Dichotomy between the past and the future

Now no gender equality blog would be complete without mentioning the ‘S word’ – STEM. There’s no other topic that engages people in quite the same way. This year I’ve learnt that when it comes to women the STEM space is this strange dichotomy between the past and the future. We’re realised in recent times that throughout history we have largely been overlooking, or worse shouting down exceptional women because they threatened the idea of what society thought women should be.

Ada Lovelace, Marie Curie, Elizabeth Blackwell and so many other unicorns were largely overlooked in their lifetimes. Margaret Hamilton was recently awarded the Presidential Medal of Freedom by Barack Obama in recognition of her work on the flight navigation software for the Apollo project, but even she wasn’t taken seriously when she first began using the term “software engineering” to give legitimacy to this new field.
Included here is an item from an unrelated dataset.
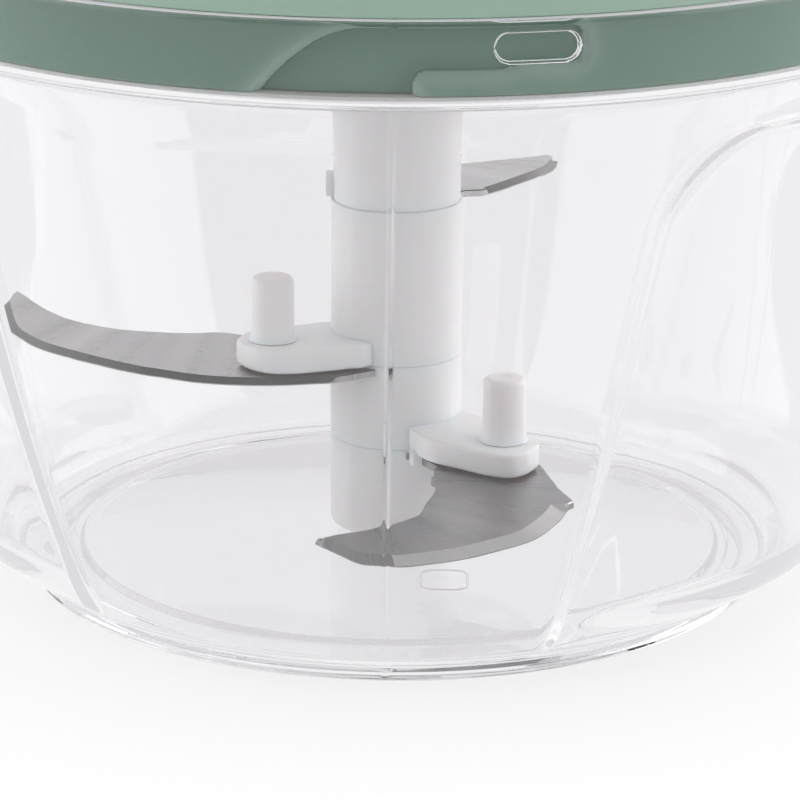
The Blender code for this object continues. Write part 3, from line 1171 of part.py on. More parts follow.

Amy Johnson is a unicorn figure who Womanthology readers love and she did manage to achieve worldwide recognition (including a CBE) in her lifetime when she became the first female pilot to fly solo from England to Australia in 1930. Her life was tragically cut short though in 1941 when her plane went off course and crashed in adverse weather conditions. She had been flying for the newly formed Air Transport Auxiliary, whose job was to transport Royal Air Force aircraft around the country during the Second World War.

From STEM to STEAM

This year Amy has honoured by the city of her birth in the Amy Johnson Festival in Hull, which took the very modern approach of bringing together engineering and science with the art and design, so STEM has become STEAM. I believe that this approach is one of the most progressive ways to encourage all young people – girls and boys – to retain an interest in science, tech, engineering and maths. Why annex off such closely related adjacent areas and force talent to pigeonhole itself unnecessarily?

The future of STEM (or STEAM) has a huge resonance with our readers. I recently re-shared Kerrine Bryan’s feature about the books she wrote – My Mummy is an Engineer, My Mummy is a Scientist and My Mummy is a Plumber – on social media and the reaction was just was great as when I shared it several weeks ago when it was first published. Womanthology readers care passionately about challenging gender stereotypes for the next generation and this gives me hope that things are set to change as boundaries between male and female professions break down. It will soon be OK for anybody to be a unicorn and for others to admire, rather than envy them.

Be proud to shine brightly and don’t be afraid to stand out

So why don’t we forget what we’ve been taught to think? We can all do whatever we set our minds to. Ambition, thought and ingenuity are not gender specific. Let’s not forget this and let’s make sure the next generation doesn’t forget it either. Be a unicorn – be proud to shine brightly and don’t be afraid to stand out.